▶ _Information provided_:
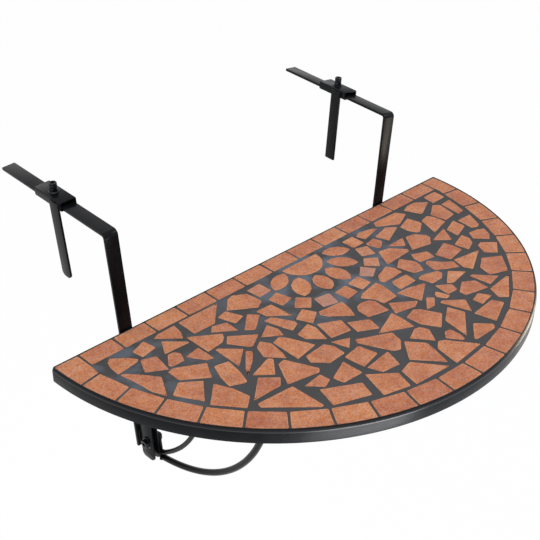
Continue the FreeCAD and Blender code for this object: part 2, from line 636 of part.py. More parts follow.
def clamp(side, centre):
    """Box sleeve that slides on the arm, with its leg, weld nut and screw."""
    half_room = HALF_BAR + " + Sheet.sleeve_clearance"
    left = centre + " - (%s)" % half_room
    floor = ARM_BASE + " - Sheet.sleeve_wall"
    roof = ARM_BASE + " + Sheet.sleeve_room"
    start = "Sheet.%s_clamp_start" % side
    shell = rounded_box(
        "shell_" + side, left + " - Sheet.sleeve_wall", start, floor,
        "2 * (%s + Sheet.sleeve_wall)" % half_room, "Sheet.sleeve_length",
        "(Sheet.sleeve_room + 2 * Sheet.sleeve_wall)", "Sheet.sleeve_corner",
    )
    room = box("room_" + side, left, start + " - 5", ARM_BASE,
               "2 * (%s)" % half_room, "Sheet.sleeve_length + 10", "Sheet.sleeve_room")
    screw_y = start + " + 32"
    top = roof + " + Sheet.sleeve_wall"
    through = cylinder("through_" + side, "Sheet.screw_diameter / 2 + 0.05", "20",
                       centre, screw_y, roof + " - 5")
    sleeve = cut("sleeve_" + side, cut("sleeve_open_" + side, shell, room), through)

    leg_left = left + " - Sheet.sleeve_wall - Sheet.clamp_leg_thickness"
    width = SIZES["bar_width"]
    round_end, inset = (7.0, "2") if side == "left" else (1.0, "9")
    profile = [(0, 0), (0, -SIZES["clamp_leg_length"] + round_end)]
    profile += [
        (round_end - round_end * math.cos(math.radians(a)),
         -SIZES["clamp_leg_length"] + round_end - round_end * math.sin(math.radians(a)))
        for a in (30, 60, 90)
    ]
    profile += [(width - u, v) for u, v in reversed(profile)]
    sketch = outlines("clamp_leg_outline_" + side, [profile])
    place(sketch, leg_left, start + " + " + inset, roof, YZ_FRAME)
    leg = extrude("leg_plate_" + side, sketch, "Sheet.clamp_leg_thickness")

    flange = cylinder("flange_" + side, "7.4", "1.6", centre, screw_y, top)
    hex_part = hexagon("nut_hex_" + side, "10.5", "6.6", centre, screw_y, top)
    nut = cut("weld_nut_" + side, fuse("nut_blank_" + side, [flange, hex_part]), through)

    tip = "Sheet.hook_height + 0.05"
    shank = cylinder("shank_" + side, "Sheet.screw_diameter / 2", "16",
                     centre, screw_y, tip)
    head = cylinder("head_" + side, "5.2", "6.5", centre, screw_y, tip + " + 13.7")
    socket = hexagon("socket_" + side, "5", "4", centre, screw_y, tip + " + 16.7")
    screw = cut("screw_" + side, fuse("screw_blank_" + side, [shank, head]), socket)
    return [
        lean(group("clamp_%s_%s" % (name, side), [turn(piece, side)]), side)
        for name, piece in (("sleeve", sleeve), ("leg", leg), ("nut", nut), ("screw", screw))
    ]


for side, way in (("left", -1), ("right", 1)):
    centre = "%d * Sheet.%s_offset" % (way, side)
    front = stay(side, "front", centre, way)
    rear = stay(side, "rear", centre, way, front)
    leaning = [hook(side, centre), channel(side, centre), stay_plate(side, centre, way)]
    finished += [support_rail(side, centre), front, rear] + [lean(o, side) for o in leaning]
    finished += clamp(side, centre)

    bolt = "Sheet.bolt_diameter"
    back = "Sheet.bar_thickness"
    head = cylinder("rail_head_" + side, bolt, "4.2", centre, back, BOLT_TAB, ALONG_Y)
    shank = cylinder("rail_shank_" + side, bolt + " / 2", back + " + 12.5",
                     centre, "-12.5", BOLT_TAB, ALONG_Y)
    rail_bolts.append(fuse("rail_bolt_" + side, [head, shank]))
    nut = hexagon("rail_nut_hex_" + side, "13", "6.5", centre,
                  "-Sheet.rail_thickness - 6.5", BOLT_TAB, ALONG_Y)
    rail_nuts.append(cut("rail_nut_" + side, nut, cylinder(
        "rail_nut_bore_" + side, bolt + " / 2", "30", centre, "-25", BOLT_TAB, ALONG_Y)))

    outer = "Sheet.channel_width / 2"
    inner = "-(%s + Sheet.plate_thickness)" % outer
    washer = pin("washer_disc_" + side, "9", centre, way, outer, outer + " + 1.6", PIN_Y, PIN_Z)
    washer_bore = pin("washer_bore_" + side, bolt + " / 2 + 0.2", centre, way, outer + " - 1",
                      outer + " + 3", PIN_Y, PIN_Z)
    pin_washers.append(lean(cut("pin_washer_" + side, washer, washer_bore), side))
    head = pin("pin_head_" + side, "6.5", centre, way, outer + " + 1.6", outer + " + 6.6",
               PIN_Y, PIN_Z)
    shank = pin("pin_shank_" + side, bolt + " / 2", centre, way, inner + " - 9",
                outer + " + 2", PIN_Y, PIN_Z)
    socket_start = outer + " + 3.6" if way > 0 else "-(%s + 6.6)" % outer
    socket = hexagon("pin_socket_" + side, "5", "3", centre + " + (%s)" % socket_start,
                     PIN_Y, PIN_Z, ALONG_X)
    pin_bolts.append(lean(cut(
        "pin_bolt_" + side, fuse("pin_bolt_blank_" + side, [head, shank]), socket), side))
    nut_start = inner + " - 6.5" if way > 0 else "-(%s)" % inner
    nut = hexagon("pin_nut_hex_" + side, "13", "6.5", centre + " + (%s)" % nut_start,
                  PIN_Y, PIN_Z, ALONG_X)
    pin_nuts.append(lean(cut("pin_nut_" + side, nut, cylinder(
        "pin_nut_bore_" + side, bolt + " / 2", "80", centre + " - 40",
        PIN_Y, PIN_Z, ALONG_X)), side))

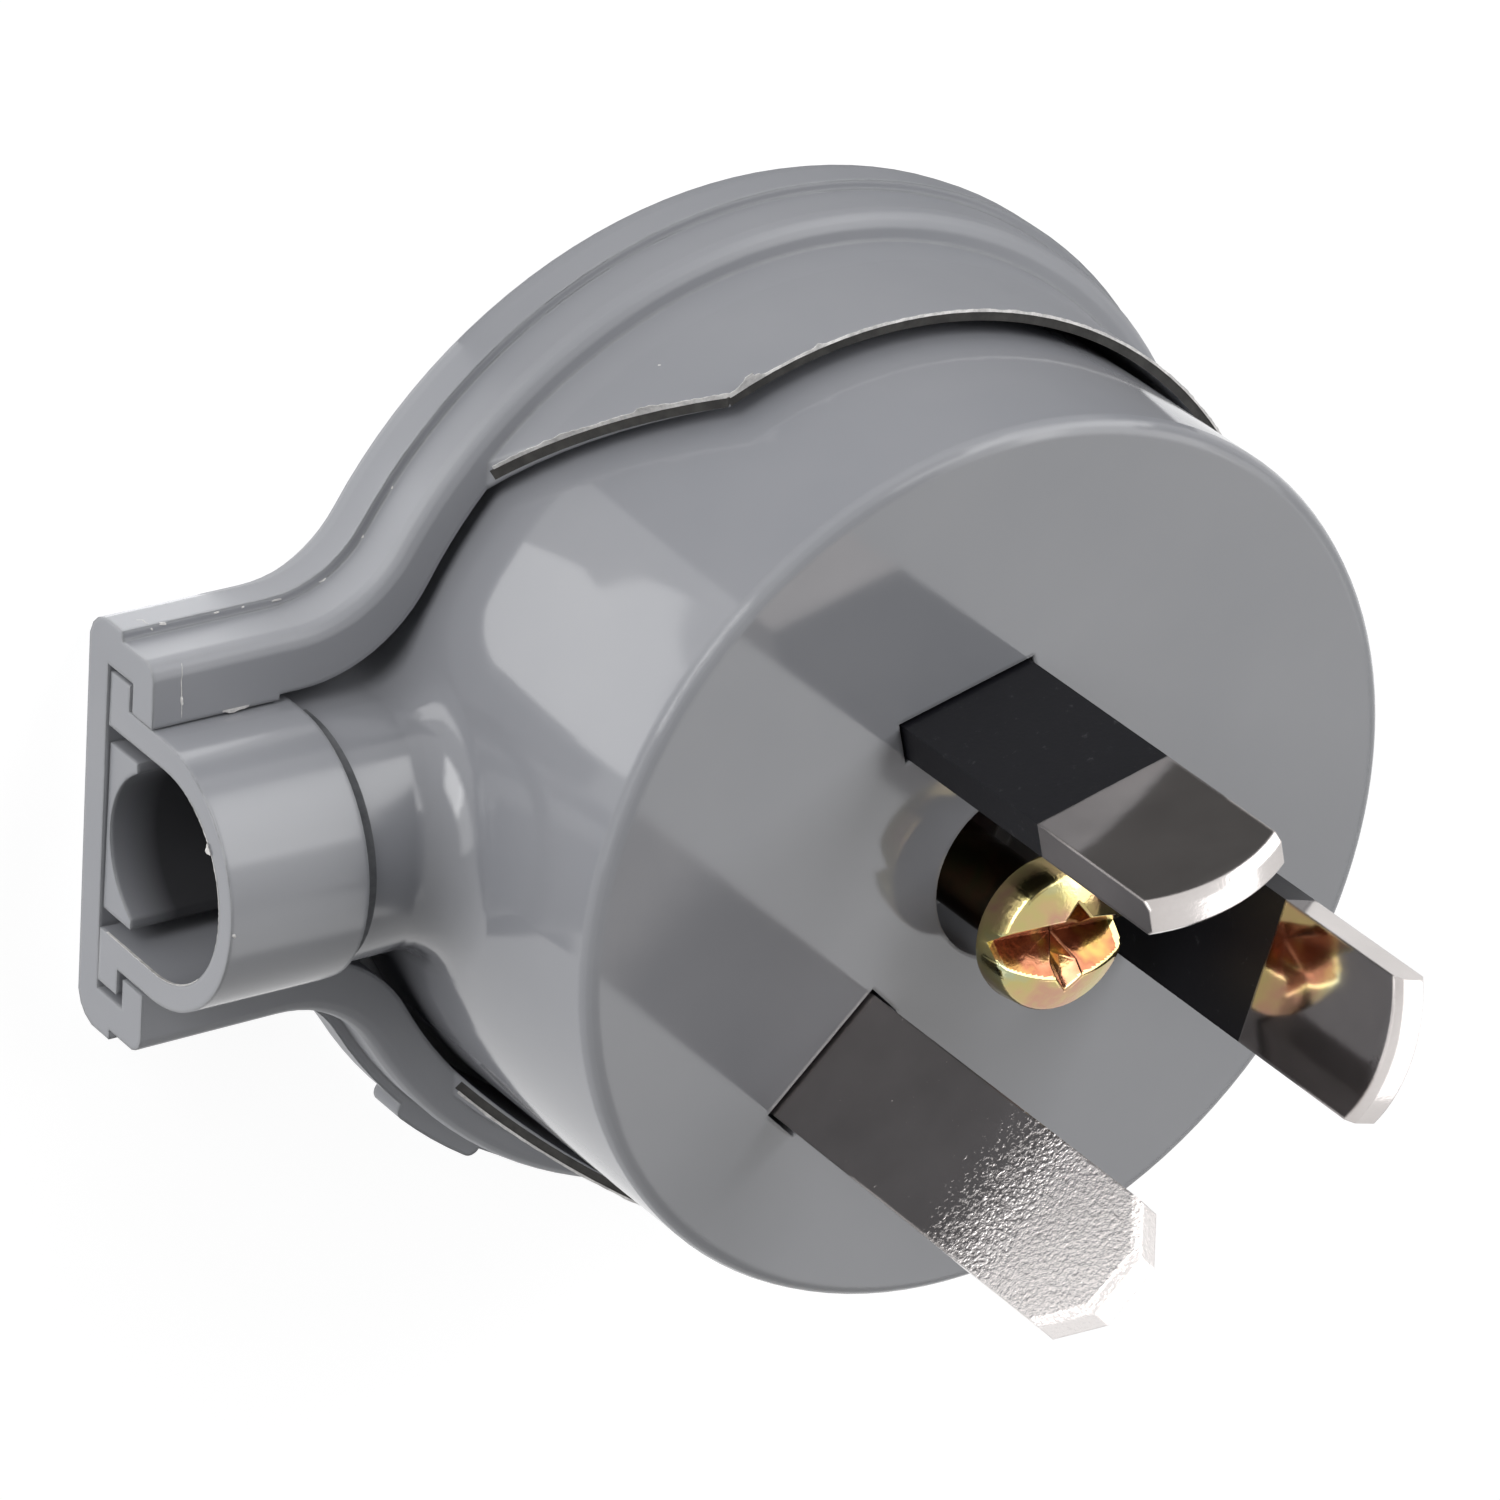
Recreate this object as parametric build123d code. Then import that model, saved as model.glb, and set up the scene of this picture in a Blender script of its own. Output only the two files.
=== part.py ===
from build123d import *
import math
import os

# Side entry plug top with three flat pins. All lengths are in millimetres, angles in degrees.
# The back of the cover lies on Z = 0, the pins point along +Z and the cord leaves along +X.
# The origin is the centre of the pin pattern, which is also the axis of the drum.

# Body: drum and pin face
back_to_face = 20.45
drum_foot_radius = 19.85
drum_taper = 0.15
face_edge_round = 0.65
drum_wall = 1.8
face_thickness = 3.2

# Body: neck for the cord
neck_length = 10.95
neck_axis_height = 5.8
neck_radius = 5.4
neck_root_round = 2.2
root_reach = 0.6
mouth_sleeve_radius = 5.85
mouth_sleeve_length = 6.4
bore_radius = 4.6
bore_axis_height = 6.1
bore_run_in = 2.0
rail_width = 1.15
rail_thickness = 1.5

# Body: screw well and inner walls
well_x = -1.05
well_y = 0.4
well_radius = 3.9
well_depth = 5.0
well_wall = 1.2
well_floor = 2.0
seat_width = 9.0
seat_depth = 4.4
barrier_thickness = 1.2
barrier_foot_height = 8.0
long_barrier_angles = [105.0, 225.0]
short_barrier_angle = -15.0
short_barrier_reach = 11.0

# Pins: positions and sections of the standard three-flat-pin pattern
blade_width = 6.35
blade_thickness = 1.63
live_pin_radius = 7.92
earth_pin_radius = 10.31
earth_pin_angle = 45.0
live_pin_turn = 120.0
live_pin_length = 17.6
earth_pin_length = 20.2
blade_tip_rise = 0.85
blade_tip_chamfer = 0.3
earth_tip_chamfer = 1.75
slot_clearance = 0.15

# Insulating sleeves on the two slanted blades
sleeve_wall = 0.35
sleeve_reach = 9.3
sleeve_root = 2.2

# Terminals
terminal_width = 7.6
terminal_inner = 1.4
terminal_outer = 5.0
terminal_height = 7.4
terminal_top = 14.0
terminal_edge = 0.4
tunnel_radius = 1.7
tunnel_offset = 1.8
tunnel_drop = 3.4
tenon_width = 3.2
clamp_screw_radius = 1.45
clamp_screw_head_radius = 2.2
clamp_screw_head_height = 1.7
clamp_slot_width = 0.7
clamp_slot_depth = 0.8
clamp_tip_rise = 0.5

# Cover: plate, flange, rim and arms
plate_thickness = 1.5
rim_overhang = 2.93
flange_height = 2.55
flange_step = 0.45
rim_height = 5.05
neck_flange_half_width = 9.3
flange_blend = 5.0
back_edge_round = 1.3
back_round_share = 0.45
front_edge_round = 0.75
foot_gap = 0.15
cover_gap = 0.42
lip_gap = 0.2
lip_length = 5.9
neck_gap = 0.9
blend_run_out = 0.9
slot_side_gap = 0.4
slot_top_gap = 0.35
slot_end_gap = 0.55

# Cover: skirt that hugs the drum
skirt_top = 11.75
skirt_thickness = 0.45
skirt_setback = 4.65
skirt_slope = 44.0
skirt_draft = 0.1
skirt_foot_height = 1.55
skirt_foot_spread = 0.25

# Cover: lug on the rim beside the neck
lug_start = 45.0
lug_end = 58.0
lug_proud = 0.5
lug_end_round = 0.5
lug_foot = 0.6

# Cover: inner boss, posts and locating ring
boss_radius = 4.4
boss_top = 7.6
post_wall = 1.0
post_gap = 0.55
ring_width = 1.0
ring_height = 1.6
ring_gap = 0.5
ring_mouth_gap = 0.3
insert_radius = 3.0
insert_length = 5.0
insert_floor = 0.8

# The cover sits loose and a little askew on the body, because its screw is backed out
cover_shift_x = 0.33
cover_shift_y = -0.22
cover_turn = 0.62

# Cover screw, backed out and lying to one side of its well
cover_screw_radius = 1.75
cover_screw_head_radius = 3.3
cover_screw_rim = 1.3
cover_screw_dome = 1.25
cover_screw_length = 12.8
cover_screw_proud = 2.95
cover_screw_shift = 1.1
cover_screw_shift_angle = 53.0
drive_slot_width = 0.95
drive_slot_depth = 1.35
drive_cross_width = 1.0
drive_cross_length = 4.2
washer_radius = 4.2
washer_thickness = 0.8

# Cord grip saddle
saddle_half_width = 3.75
saddle_height = 2.15
saddle_arc_radius = 3.86
saddle_arc_height = 5.7
saddle_length = 9.6
saddle_recess = 0.15

# Clearances that several pieces share
seat_gap = 0.1
screw_gap = 0.05

# How far a cut runs past its surface, and how near to a level an edge has to lie to be picked
past = 1.0
near = 0.01

# Three flats stand for a rounded edge. These are their corners for a round of size one:
# height off the face and inset from the wall.
ease_corners = [(0.0, 0.884), (0.177, 0.457), (0.457, 0.177), (0.884, 0.0)]

face_radius = drum_foot_radius - drum_taper
rim_radius = drum_foot_radius + rim_overhang
neck_reach = drum_foot_radius + neck_length
body_foot = plate_thickness + foot_gap
face_inside = back_to_face - face_thickness
cover_reach = neck_reach - cover_shift_x
slot_left = cover_reach - lip_length
lip_half_width = mouth_sleeve_radius + lip_gap
rail_half_width = mouth_sleeve_radius + rail_width
rail_top = body_foot + rail_thickness
well_bottom = back_to_face - well_depth
cover_inner_radius = drum_foot_radius + cover_gap
neck_opening = neck_radius + neck_gap
earth = "earth"
active = "active"
neutral = "neutral"


def pin_place(pin):
    """Local frame of a pin: X along the blade's width, Y along its thickness, Z out of the face."""
    if pin == earth:
        angle = earth_pin_angle
        radius = earth_pin_radius
        turn = angle
    else:
        angle = earth_pin_angle + (live_pin_turn if pin == active else -live_pin_turn)
        radius = live_pin_radius
        turn = angle - 90.0
    x = radius * math.cos(math.radians(angle))
    y = radius * math.sin(math.radians(angle))
    return Pos(x, y, 0) * Rot(0, 0, turn)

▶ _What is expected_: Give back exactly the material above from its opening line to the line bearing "shell, room), through)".

▶ _Solution for this exercise_:
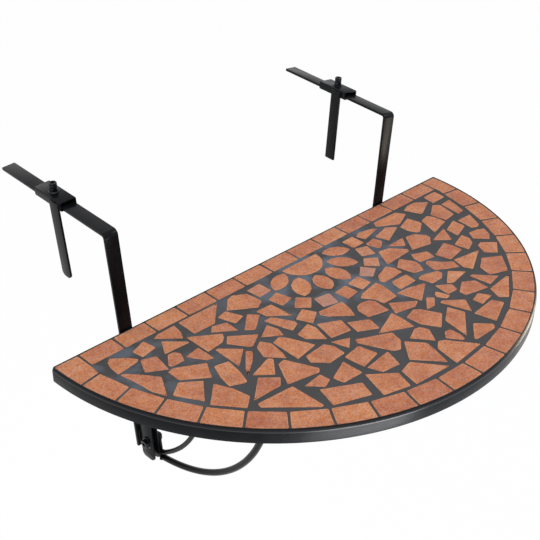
Continue the FreeCAD and Blender code for this object: part 2, from line 636 of part.py. More parts follow.
def clamp(side, centre):
    """Box sleeve that slides on the arm, with its leg, weld nut and screw."""
    half_room = HALF_BAR + " + Sheet.sleeve_clearance"
    left = centre + " - (%s)" % half_room
    floor = ARM_BASE + " - Sheet.sleeve_wall"
    roof = ARM_BASE + " + Sheet.sleeve_room"
    start = "Sheet.%s_clamp_start" % side
    shell = rounded_box(
        "shell_" + side, left + " - Sheet.sleeve_wall", start, floor,
        "2 * (%s + Sheet.sleeve_wall)" % half_room, "Sheet.sleeve_length",
        "(Sheet.sleeve_room + 2 * Sheet.sleeve_wall)", "Sheet.sleeve_corner",
    )
    room = box("room_" + side, left, start + " - 5", ARM_BASE,
               "2 * (%s)" % half_room, "Sheet.sleeve_length + 10", "Sheet.sleeve_room")
    screw_y = start + " + 32"
    top = roof + " + Sheet.sleeve_wall"
    through = cylinder("through_" + side, "Sheet.screw_diameter / 2 + 0.05", "20",
                       centre, screw_y, roof + " - 5")
    sleeve = cut("sleeve_" + side, cut("sleeve_open_" + side, shell, room), through)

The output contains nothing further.